Full disclosure, I made this exact recipe on June 5th, 2015...just over a year ago. But now that I have my own grill, I wanted to take another stab at the preparation, because we had some issues with using such a big bird (9 pounds) last time. This time I'm using a 5.5 pound bird, which was purchased fresh, not frozen. I reviewed YouTube quite a bit before I posted my blog, and most folks say a 3-4 pound chicken works best.
As I said previously, I know that the beer doesn't cook into the bird. I'm aware of the many articles and sciencey-types who have gone through the effort to thoroughly debunk the idea that a half-can of beer, or soda, or any liquid in a can actually helps the bird stay moist. I've roasted whole chickens on the grill before, via rotisserie and in roasting pans.

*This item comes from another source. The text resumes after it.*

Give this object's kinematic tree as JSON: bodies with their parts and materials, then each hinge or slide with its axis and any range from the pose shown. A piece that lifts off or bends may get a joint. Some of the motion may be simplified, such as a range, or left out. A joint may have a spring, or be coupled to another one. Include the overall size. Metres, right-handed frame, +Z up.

None of them have ever come out as juicy as the beer butt chicken, so while the science may disprove the beer keeping the chicken moist, I'll still use the beer-can method simply because it delivers tasty results, and I'm capable of using a thermometer to check the bird's temperature if a few spots.
Vertically roasting chicken has a number of benefits. First, the skin roasts to crispy perfection because the fat drains away, and the whole chicken browns better because it isn't tied/trussed. By standing a chicken vertically and cooking it indirectly, the white meat cooks a bit slower than the dark meat closest to the heat. Therefore it cooks both to the correct temperature. A can of beer in the middle reduces the effectiveness of cooking a chicken in this manner, but I'll argue that I've done this a bunch of times and it's always come out tasty. Science or not, I go with what tastes good.

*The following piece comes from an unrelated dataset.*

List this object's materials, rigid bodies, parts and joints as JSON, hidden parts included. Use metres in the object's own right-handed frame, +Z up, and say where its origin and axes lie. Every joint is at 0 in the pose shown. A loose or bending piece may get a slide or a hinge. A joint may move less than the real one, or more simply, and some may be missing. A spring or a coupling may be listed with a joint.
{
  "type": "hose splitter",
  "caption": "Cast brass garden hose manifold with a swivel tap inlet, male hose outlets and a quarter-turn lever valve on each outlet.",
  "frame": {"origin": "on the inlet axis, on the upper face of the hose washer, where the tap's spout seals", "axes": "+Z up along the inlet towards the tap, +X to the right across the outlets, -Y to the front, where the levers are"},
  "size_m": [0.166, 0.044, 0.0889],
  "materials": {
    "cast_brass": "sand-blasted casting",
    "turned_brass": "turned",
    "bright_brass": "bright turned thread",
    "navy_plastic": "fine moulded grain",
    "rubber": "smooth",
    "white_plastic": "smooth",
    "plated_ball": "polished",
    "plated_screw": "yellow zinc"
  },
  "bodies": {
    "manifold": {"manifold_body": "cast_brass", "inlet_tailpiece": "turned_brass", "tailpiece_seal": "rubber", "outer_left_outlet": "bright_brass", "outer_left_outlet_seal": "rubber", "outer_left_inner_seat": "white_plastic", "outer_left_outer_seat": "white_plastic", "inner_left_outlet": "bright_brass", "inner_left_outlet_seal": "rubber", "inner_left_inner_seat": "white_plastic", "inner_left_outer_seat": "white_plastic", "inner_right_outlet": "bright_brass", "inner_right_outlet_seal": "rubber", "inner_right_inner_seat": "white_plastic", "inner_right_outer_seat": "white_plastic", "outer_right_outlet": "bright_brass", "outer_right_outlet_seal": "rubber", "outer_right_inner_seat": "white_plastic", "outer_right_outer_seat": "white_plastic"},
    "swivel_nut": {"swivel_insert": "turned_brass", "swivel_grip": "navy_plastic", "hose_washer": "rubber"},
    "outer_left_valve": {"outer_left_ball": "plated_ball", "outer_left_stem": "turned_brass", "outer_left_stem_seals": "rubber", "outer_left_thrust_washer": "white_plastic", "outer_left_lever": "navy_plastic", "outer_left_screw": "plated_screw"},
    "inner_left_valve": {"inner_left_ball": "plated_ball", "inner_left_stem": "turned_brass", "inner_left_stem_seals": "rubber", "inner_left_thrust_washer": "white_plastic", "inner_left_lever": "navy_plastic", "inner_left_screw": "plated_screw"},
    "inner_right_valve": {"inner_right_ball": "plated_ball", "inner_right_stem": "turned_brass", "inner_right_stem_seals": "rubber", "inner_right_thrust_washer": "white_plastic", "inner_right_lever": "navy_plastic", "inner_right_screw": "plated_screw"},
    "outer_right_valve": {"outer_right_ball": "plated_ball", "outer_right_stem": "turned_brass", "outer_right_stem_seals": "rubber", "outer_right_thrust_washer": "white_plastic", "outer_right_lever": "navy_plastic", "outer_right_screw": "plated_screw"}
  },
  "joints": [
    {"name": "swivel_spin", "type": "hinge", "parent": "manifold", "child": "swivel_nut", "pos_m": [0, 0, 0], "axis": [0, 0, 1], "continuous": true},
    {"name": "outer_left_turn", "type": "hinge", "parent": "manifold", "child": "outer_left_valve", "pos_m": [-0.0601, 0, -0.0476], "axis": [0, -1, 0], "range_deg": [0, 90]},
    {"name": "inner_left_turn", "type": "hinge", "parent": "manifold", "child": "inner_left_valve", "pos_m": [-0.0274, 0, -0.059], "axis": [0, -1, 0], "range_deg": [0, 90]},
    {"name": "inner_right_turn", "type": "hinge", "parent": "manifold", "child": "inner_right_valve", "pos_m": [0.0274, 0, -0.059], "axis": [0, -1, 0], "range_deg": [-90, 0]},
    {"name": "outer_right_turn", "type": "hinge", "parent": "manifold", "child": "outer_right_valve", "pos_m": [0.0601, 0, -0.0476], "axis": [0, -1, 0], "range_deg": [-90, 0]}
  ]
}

Much appreciation to my father-in-law, Jerry, who provided the recipe!
Beer Butt Chicken
Ingredients:
1 organic roasting chicken (5-6 pounds in this case)
1 16oz beer. Use something inexpensive like Coors or Bud, the microbrews are best saved for yourself. I used Heineken.
1/4 cup chicken stock (not broth)
3 tablespoons softened butter
1 tablespoon of brandy
2 tablespoons Cajun rub
1 teaspoon fresh lemon juice
Instructions:
If you have the awesome option to use a charcoal grill, get the coals going nice and hot. Spread them out for indirect cooking. Be sure to have enough coals to last you about 2 hours! I used a propane grill, it's obviously much easier to set up for indirect cooking. Just make sure you have enough gas on hand to last the cooking time.
Open the beer and drink or pour out 1/2 the can. Poke another hole or two in the top of the can an set aside while you prep the chicken. If you have a beer-can-chicken stand, pop it in the holder. If you don't have a stand, it's not a big deal.
Combine the chicken stock, softened butter, brandy and 1 tablespoon of the Cajun seasoning in a small bowl.
While the marinade sits, clean the chicken and pat it dry with a paper towel. Use the remaining tablespoon of Cajun rub inside the chicken.
Place the chicken over the beer (hence the name). If you have a stand, tuck the legs close to the body so they won't dry out. If you don't have a stand, the beer serves as one point of a tripod with each of the legs as the other standing points.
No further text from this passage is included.